The concept of an Index bellwether is a big name stock that tends to LEAD the Index by showing strength or weakness ahead of the Index it's part of. The S&P and Nasdaq 'bellwethers' have changed over the past 12-15 months.

Whereas GE used to be an effective bellwether for the S&P 500 (SPX) and 100 (OEX) indices, IBM has taken over that role; IBM in fact used to be the preeminent Dow and SPX bellwether back in the 70's and into the 80's (until 1987).

I define bellwethers in my (Essential Technical Analysis) book as: "A stock, related index, or sub-index that tends to move in the same direction at the same time, or to move in advance of, a broad average or index. When a bellwether fails to at least move in the same direction as the broad index and/or for example, to also go to a new relative high or low, this (pattern) sets up a divergence and a warning of a possible trend reversal."


The concept of the bellwether stock or sub-index is that there are certain companies, market sectors (e.g., semiconductor stocks) or indexes that by virtue of their size or relative importance will be virtual 'stand-ins' for, or will be closely linked to, a market index or average. The most famous and earliest example of a bellwether is the role the Dow Transportation Average (TRAN) plays as a linked average to the Dow Industrials. If one average or the other fails to also move to a new high or low, this is a bullish or bearish divergence. For example, INDU goes to a new high well above 13000, but TRAN trades well below its prior high. This is a bearish divergence with eventual bearish implications for the Industrials unless the Transports catch up.

As a bellwether goes, 'so goes the market', is key to the role of the bellwether. In the mega-bull market of the late-1990's, Cisco Systems (CSCO) was 'the' stock to follow if you wanted to gauge the prospects and strength/weakness of the Nasdaq Indices. Cisco, along with Nasdaq biggies, Microsoft Inc. (MSFT) and Intel Corp. (INTC), accounted for close to 25% of the entire value of the Index during this period.

SIZE alone is not the only criteria for assuming a bellwether status. As important, it must be a company that has had stellar growth and represents the leading edge business that exemplifies that exchange. In the case of Nasdaq, the internet and communications revolution was driving this exchange (beside the rapid high-tech growth in general) and Cisco was perceived as the leading company in supplying the required equipment to run it.

The Semiconductor Index (SOX), as calculated by the Philadelphia Options Exchange, in an index of stocks that provide a key underlying component of the high technology industry. Without the participation of the stocks making up the semiconductor index, the overall Nasdaq market will not be firing on all cylinders in terms of a strong trend.

If both the index and its bellwether are going up and a top forms in the index but not in the bellwether, it suggests being cautious about bearish plays in the index; the apparent index top may be short-lived.

If both the index and its bellwether are declining, but a bottom sets up in the bellwether ahead of the index, this pattern is an alert for a similar upside reversal to set up in the index.
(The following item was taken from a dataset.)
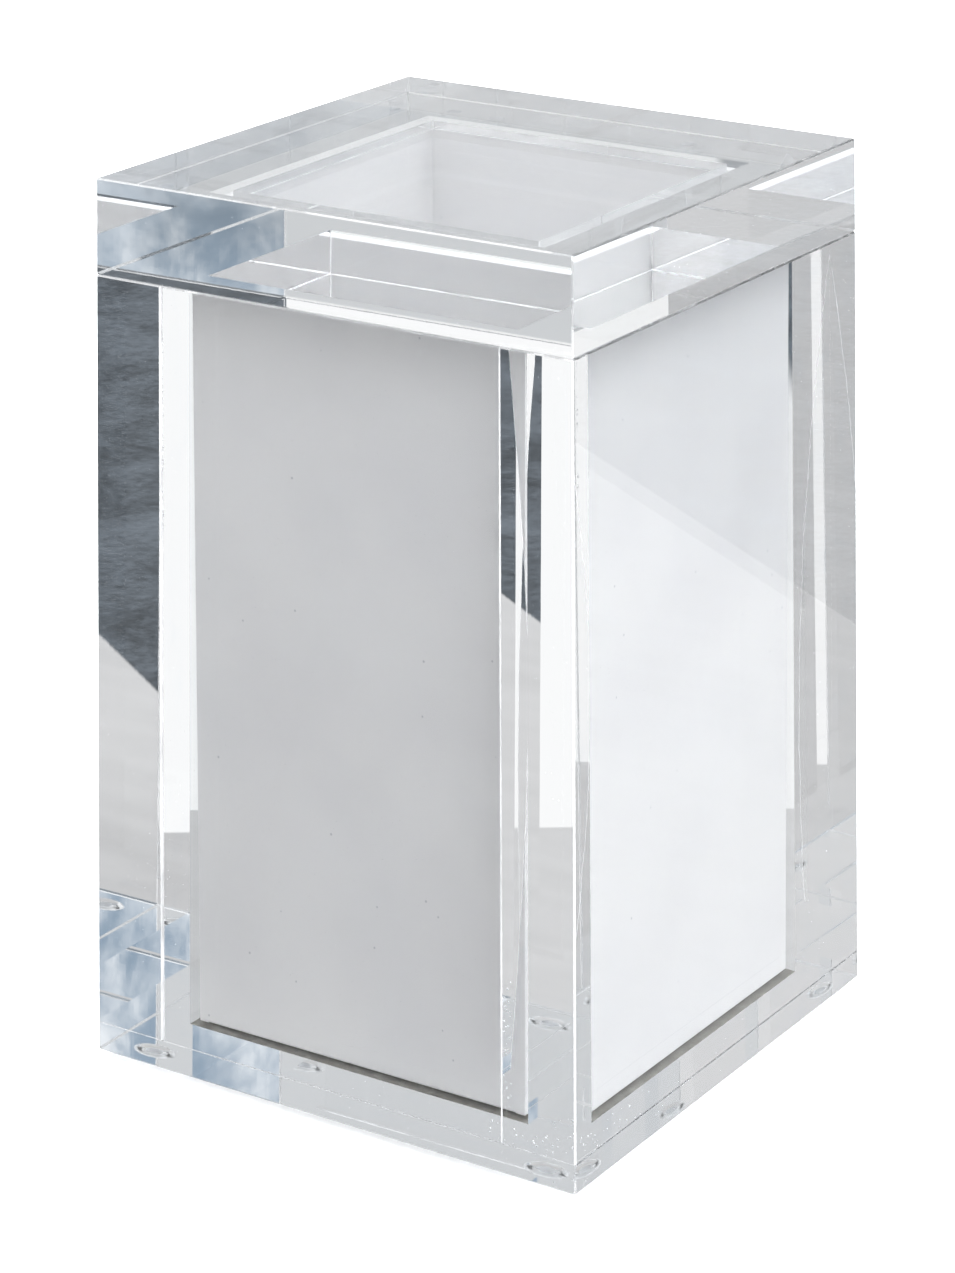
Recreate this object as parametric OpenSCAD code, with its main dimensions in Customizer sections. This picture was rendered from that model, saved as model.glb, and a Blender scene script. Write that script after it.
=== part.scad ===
// Square clear acrylic canister for cotton pads, with a white liner and a lift-off block lid.
// Sizes are in millimetres. Z is up, the front face looks along -Y, and the feet stand at Z 0.

/* [Canister] */
// Outside width, left to right
outer_width = 90; // [80:0.5:140]
// Outside depth, front to back
outer_depth = 90; // [80:0.5:140]
// Thickness of the clear base plate
base_thickness = 4.5; // [3:0.5:15]
// Height of the clear walls above the base plate
wall_height = 120; // [60:0.5:200]
// Thickness of the clear walls
wall_thickness = 13; // [6:0.1:15]
// Polished bevel on the outer edges of the canister and of the lid
edge_bevel = 0.25; // [0.1:0.05:1.5]

/* [White liner] */
// Thickness of the four white liner panels
liner_thickness = 2; // [1:0.1:4]
// Air gap between the liner's rim and the clear walls
liner_gap = 0.3; // [0.1:0.05:1]
// How much further each side of the liner stands in at its foot
liner_lean = 0.8; // [0:0.1:2]
// Thickness of the white floor panel
floor_thickness = 2; // [1.5:0.1:5]
// Lift of the liner panels above the base plate, less than the floor's thickness
shadow_gap = 0.5; // [0.2:0.1:1.4]
// Drop of the liner's rim below the top of the clear walls
rim_recess = 1.1; // [0.5:0.1:3]

/* [Lid] */
// Thickness of the lid's upper block
lid_thickness = 15.5; // [6:0.5:25]
// Depth of the plug that hangs into the liner
plug_depth = 7.3; // [4:0.1:15]
// Gap between the plug and the liner on each side
plug_clearance = 0.4; // [0.2:0.05:1.5]

/* [Feet] */
// Diameter of the stick-on feet
foot_diameter = 8; // [5:0.5:12]
// Height of the stick-on feet
foot_height = 1.2; // [0.8:0.1:4]
// Diameter of the flat underside of each domed foot
foot_flat = 5; // [3:0.5:8]
// Distance from the outside faces to the middle of each foot
foot_inset = 8; // [6:0.5:15]

/* [Hidden] */
$fn = 64;
cut_margin = 1;
dome_steps = 6;
base_bottom = foot_height;
base_top = base_bottom + base_thickness;
wall_top = base_top + wall_height;
lid_top = wall_top + lid_thickness;
inner_width = outer_width - 2 * wall_thickness;
inner_depth = outer_depth - 2 * wall_thickness;
floor_top = base_top + floor_thickness;
liner_bottom = base_top + shadow_gap;
liner_top = wall_top - rim_recess;
rim_width = inner_width - 2 * liner_gap;
rim_depth = inner_depth - 2 * liner_gap;
plug_width = rim_width - 2 * liner_thickness - 2 * plug_clearance;
plug_length = rim_depth - 2 * liner_thickness - 2 * plug_clearance;
foot_x = outer_width / 2 - foot_inset;
foot_y = outer_depth / 2 - foot_inset;
acrylic = [0.86, 0.9, 0.92, 0.35];
white = [0.95, 0.95, 0.96];

// Rectangle centred on the origin with its four corners cut by the bevel
module bevelled_rectangle(width, height, bevel) {
    x = width / 2;
    y = height / 2;
    polygon([
        [-x + bevel, -y], [x - bevel, -y], [x, -y + bevel], [x, y - bevel],
        [x - bevel, y], [-x + bevel, y], [-x, y - bevel], [-x, -y + bevel]
    ]);
}

// Block on the Z axis with all twelve edges bevelled
module bevelled_block(width, depth, low, high, bevel) {
    height = high - low;
    translate([0, 0, (low + high) / 2])
        intersection() {
            translate([0, 0, -height / 2])
                linear_extrude(height) bevelled_rectangle(width, depth, bevel);
            rotate([90, 0, 0]) translate([0, 0, -depth / 2])
                linear_extrude(depth) bevelled_rectangle(width, height, bevel);
            rotate([90, 0, 90]) translate([0, 0, -width / 2])
                linear_extrude(width) bevelled_rectangle(depth, height, bevel);
        }
}

// The canister's outside form, from which the base plate and the walls are cut
module canister_form() {
    bevelled_block(outer_width, outer_depth, base_bottom, wall_top, edge_bevel);
}

// Upright panel standing on Z low, with its near left corner at x and y
module panel(x, y, width, depth, low, height) {
    translate([x, y, low]) cube([width, depth, height]);
}

module base_plate() {
    color(acrylic)
        intersection() {
            canister_form();
            panel(-outer_width / 2 - cut_margin, -outer_depth / 2 - cut_margin,
                outer_width + 2 * cut_margin, outer_depth + 2 * cut_margin,
                base_bottom - cut_margin, base_thickness + cut_margin);
        }
}

// Front and back walls stand between the side walls
module wall_front() {
    color(acrylic)
        intersection() {
            canister_form();
            panel(-inner_width / 2, -outer_depth / 2 - cut_margin,
                inner_width, wall_thickness + cut_margin, base_top, wall_height + cut_margin);
        }
}

module wall_back() {
    mirror([0, 1, 0]) wall_front();
}

// Side walls run the full depth, so their polished ends show on the front and back faces
module wall_left() {
    color(acrylic)
        intersection() {
            canister_form();
            panel(-outer_width / 2 - cut_margin, -outer_depth / 2 - cut_margin,
                wall_thickness + cut_margin, outer_depth + 2 * cut_margin,
                base_top, wall_height + cut_margin);
        }
}

module wall_right() {
    mirror([1, 0, 0]) wall_left();
}

// How far the liner's sides stand in at height z, nothing at the rim and the whole lean at the foot
function inset_at(z) = liner_lean * (liner_top - z) / (liner_top - liner_bottom);

// Leaning outline from Z low to high, near and far being distances from the middle at the rim
function leaning(near, far, low, high) = [
    [-far + inset_at(low), low], [-near + inset_at(low), low],
    [-near + inset_at(high), high], [-far + inset_at(high), high]
];

// Both leaning sides with everything between them
function between_sides(half, low, high) = [
    [-half + inset_at(low), low], [half - inset_at(low), low],
    [half - inset_at(high), high], [-half + inset_at(high), high]
];

// Extrudes an outline drawn in X and Z along Y, over the given length about the middle
module along_y(length) {
    rotate([90, 0, 0]) translate([0, 0, -length / 2]) linear_extrude(length) children();
}

// Extrudes an outline drawn in Y and Z along X, over the given length about the middle
module along_x(length) {
    rotate([90, 0, 90]) translate([0, 0, -length / 2]) linear_extrude(length) children();
}

// The floor panel lies on the base plate, and the liner panels are bonded round its edge
module liner_floor() {
    color(white)
        intersection() {
            along_y(outer_depth)
                polygon(between_sides(rim_width / 2 - liner_thickness, base_top, floor_top));
            along_x(outer_width)
                polygon(between_sides(rim_depth / 2 - liner_thickness, base_top, floor_top));
        }
}

// The front and back panels fit between the side panels
module liner_front() {
    color(white)
        intersection() {
            along_x(outer_width)
                polygon(leaning(rim_depth / 2 - liner_thickness, rim_depth / 2, liner_bottom, liner_top));
            along_y(outer_depth)
                polygon(between_sides(rim_width / 2 - liner_thickness, liner_bottom, liner_top));
        }
}

module liner_back() {
    mirror([0, 1, 0]) liner_front();
}

module liner_left() {
    color(white)
        intersection() {
            along_y(outer_depth)
                polygon(leaning(rim_width / 2 - liner_thickness, rim_width / 2, liner_bottom, liner_top));
            along_x(outer_width)
                polygon(between_sides(rim_depth / 2, liner_bottom, liner_top));
        }
}

module liner_right() {
    mirror([1, 0, 0]) liner_left();
}

// The lid's upper block lies on top of the clear walls
module lid_block() {
    color(acrylic)
        bevelled_block(outer_width, outer_depth, wall_top, lid_top, edge_bevel);
}

// The plug is bonded under the block and centres the lid in the liner
module lid_plug() {
    color(acrylic)
        panel(-plug_width / 2, -plug_length / 2, plug_width, plug_length,
            wall_top - plug_depth, plug_depth);
}

// Low domed foot under the base plate, resting on its flat underside
module foot(x, y) {
    flat = foot_flat / 2;
    dome = foot_diameter / 2 - flat;
    color([0.88, 0.9, 0.9, 0.5])
        translate([x, y, 0])
            rotate_extrude()
                polygon(concat(
                    [[0, 0]],
                    [for (turn = [0:90 / dome_steps:90])
                        [flat + dome * sin(turn), foot_height * (1 - cos(turn))]],
                    [[0, foot_height]]
                ));
}

module foot_front_left() { foot(-foot_x, -foot_y); }
module foot_front_right() { foot(foot_x, -foot_y); }
module foot_back_left() { foot(-foot_x, foot_y); }
module foot_back_right() { foot(foot_x, foot_y); }

base_plate();
wall_front();
wall_back();
wall_left();
wall_right();
liner_floor();
liner_front();
liner_back();
liner_left();
liner_right();
lid_block();
lid_plug();
foot_front_left();
foot_front_right();
foot_back_left();
foot_back_right();
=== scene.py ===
import math

import bmesh
import bpy
from mathutils import Matrix, Vector


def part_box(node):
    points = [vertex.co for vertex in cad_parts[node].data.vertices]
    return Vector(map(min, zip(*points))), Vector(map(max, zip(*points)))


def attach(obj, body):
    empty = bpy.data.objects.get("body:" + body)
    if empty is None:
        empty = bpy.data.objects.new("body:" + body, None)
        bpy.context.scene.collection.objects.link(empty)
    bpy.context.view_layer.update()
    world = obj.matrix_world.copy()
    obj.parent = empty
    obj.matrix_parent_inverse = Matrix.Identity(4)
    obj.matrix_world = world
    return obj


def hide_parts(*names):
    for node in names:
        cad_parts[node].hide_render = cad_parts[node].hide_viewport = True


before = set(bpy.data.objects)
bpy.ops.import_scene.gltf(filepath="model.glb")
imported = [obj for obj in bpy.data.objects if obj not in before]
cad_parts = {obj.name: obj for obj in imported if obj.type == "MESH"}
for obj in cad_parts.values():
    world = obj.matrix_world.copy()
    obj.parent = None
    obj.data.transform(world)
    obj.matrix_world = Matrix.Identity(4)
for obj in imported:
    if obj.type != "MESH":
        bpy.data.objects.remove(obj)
scene = bpy.context.scene
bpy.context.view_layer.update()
print("frame loaded")

mm = 0.001

# Camera. The photograph's uprights are parallel, so the picture plane stands upright
# while the line of sight slopes down, as on a view camera.
cameraSetup = {
    "place": (0.37216, -0.57505, 0.30238),  # metres, in the part's frame
    "right": (0.836845, 0.547432, -0.003090),  # along the picture's width
    "upright": (0.002586, 0.001691, 0.999995),  # along its height
    "sight": (-0.514141, 0.791592, -0.330214),  # through its middle
    "lens": 125.28,  # millimetres
    "sensor": 36.0,
    "nearest": 0.02,  # metres
    "farthest": 60.0,
}


def makeCamera(setup):
    data = bpy.data.cameras.new("photoCamera")
    data.lens = setup["lens"]
    data.sensor_width = setup["sensor"]
    data.clip_start = setup["nearest"]
    data.clip_end = setup["farthest"]
    camera = bpy.data.objects.new("photoCamera", data)
    scene.collection.objects.link(camera)
    mount = bpy.data.objects.new("cameraMount", None)
    scene.collection.objects.link(mount)
    camera.parent = mount
    right = Vector(setup["right"]).normalized()
    sight = Vector(setup["sight"]).normalized()
    upright = Vector(setup["upright"]).normalized()
    turned = Matrix((right, upright, -sight)).transposed().to_4x4()
    camera.matrix_parent_inverse = Matrix.Translation(setup["place"]) @ turned
    scene.camera = camera


makeCamera(cameraSetup)
print("camera placed")


# Node helpers


def newMaterial(name):
    material = bpy.data.materials.new(name)
    material.use_nodes = True
    tree = material.node_tree
    tree.nodes.clear()
    output = tree.nodes.new("ShaderNodeOutputMaterial")
    return material, tree, output


def addNode(tree, kind, **values):
    node = tree.nodes.new(kind)
    for name, value in values.items():
        setattr(node, name, value)
    return node


def feed(tree, socket, value):
    # links a socket, or sets a plain value
    if isinstance(value, bpy.types.NodeSocket):
        tree.links.new(value, socket)
    else:
        socket.default_value = value


def calc(tree, operation, *values):
    node = addNode(tree, "ShaderNodeMath", operation=operation)
    for socket, value in zip(node.inputs, values):
        feed(tree, socket, value)
    return node.outputs[0]


def vectorCalc(tree, operation, *values):
    node = addNode(tree, "ShaderNodeVectorMath", operation=operation)
    sockets = (node.inputs[0], node.inputs["Scale"]) if operation == "SCALE" else node.inputs
    for socket, value in zip(sockets, values):
        feed(tree, socket, value)
    return node.outputs["Value" if operation in ("DOT_PRODUCT", "LENGTH", "DISTANCE") else "Vector"]


def ramp(tree, value, start, end, low=0.0, high=1.0):
    # smooth step from low to high while value goes from start to end
    node = addNode(tree, "ShaderNodeMapRange", interpolation_type="SMOOTHSTEP")
    for socket, setting in zip(node.inputs, (value, start, end, low, high)):
        feed(tree, socket, setting)
    return node.outputs[0]


def mixColor(tree, factor, first, second):
    node = addNode(tree, "ShaderNodeMix", data_type="RGBA")
    for index, setting in ((0, factor), (6, first), (7, second)):
        feed(tree, node.inputs[index], setting)
    return node.outputs[2]


def mixShader(tree, factor, first, second):
    node = addNode(tree, "ShaderNodeMixShader")
    for socket, setting in zip(node.inputs, (factor, first, second)):
        feed(tree, socket, setting)
    return node.outputs[0]


def place(tree):
    return addNode(tree, "ShaderNodeTexCoord").outputs["Object"]


def axes(tree, vector):
    node = addNode(tree, "ShaderNodeSeparateXYZ")
    feed(tree, node.inputs[0], vector)
    return node.outputs


def noise(tree, vector, size, detail=3.0, roughness=0.5, distortion=0.0):
    # noise whose features are about size across
    node = addNode(tree, "ShaderNodeTexNoise")
    feed(tree, node.inputs["Vector"], vector)
    node.inputs["Scale"].default_value = 1.0 / size
    node.inputs["Detail"].default_value = detail
    node.inputs["Roughness"].default_value = roughness
    node.inputs["Distortion"].default_value = distortion
    return node.outputs["Fac"]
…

GE was for a long time a key bellwether component of the Dow and because it was such a big company, especially so in the capitalization weighted S&P. You can see that changing story in my first chart of the S&P 500 and GE in the lower portion.

When SPX made a closing high at 1363 in late-April last year, GE made a LOWER high in the same time period per my chart highlights. This was the perfect role of the bellwether; by this divergence, GE was suggesting that a top was forming in SPX also. It just took a while as befits an index of so many stocks, not just one.

Later in 2011, GE stopped being an effective bellwether of the S&P as it took longer to form a bottom and since then has significantly lagged the index. GE is far from a new high, whereas SPX just made one. The stock that gets the new honors as a key S&P bellwether is IBM, a premier past bellwether.

The charts of SPX and IBM for the period shown below highlight two divergent patterns. SPX formed a top, IBM did NOT. IBM fell with the S&P but make its closing low in mid-August, versus some weeks later in the Index. Not only were these comparisons showing the greater relative strength of IBM (a great buy and hold), but they were suggesting the strength that was to come later in the S&P.

The SPX top was still a very tradable one but once the downside objective implied by the rectangle top; see the 'measuring' implications implied by such a top in my 4/11/11 Trader's Corner article.

In the case of the Nasdaq, I mentioned earlier that Cisco Systems used to be a premier bellwether for the Nasdaq Composite and Nasdaq 100 (NDX). My comparative chart below suggests that CSCO has significantly diverged from NDX in its decline over the months into its final bottom last July. However, until early-July NDX was in a strong uptrend. The prolonged bearish decline in CSCO was relevant to what was happening with the company, not the broader Nasdaq market.

The new champion bellwether for NDX is Apple Computer (AAPL). When NDX declined sharply from late-July into mid-August 2011, AAPL was mostly tracking higher during that same period. Action in AAPL could have gotten you prepared (if you weren't already!) for the turnaround in the Nas 100. If you only bought QQQ, you were a winner, let along buying NDX calls.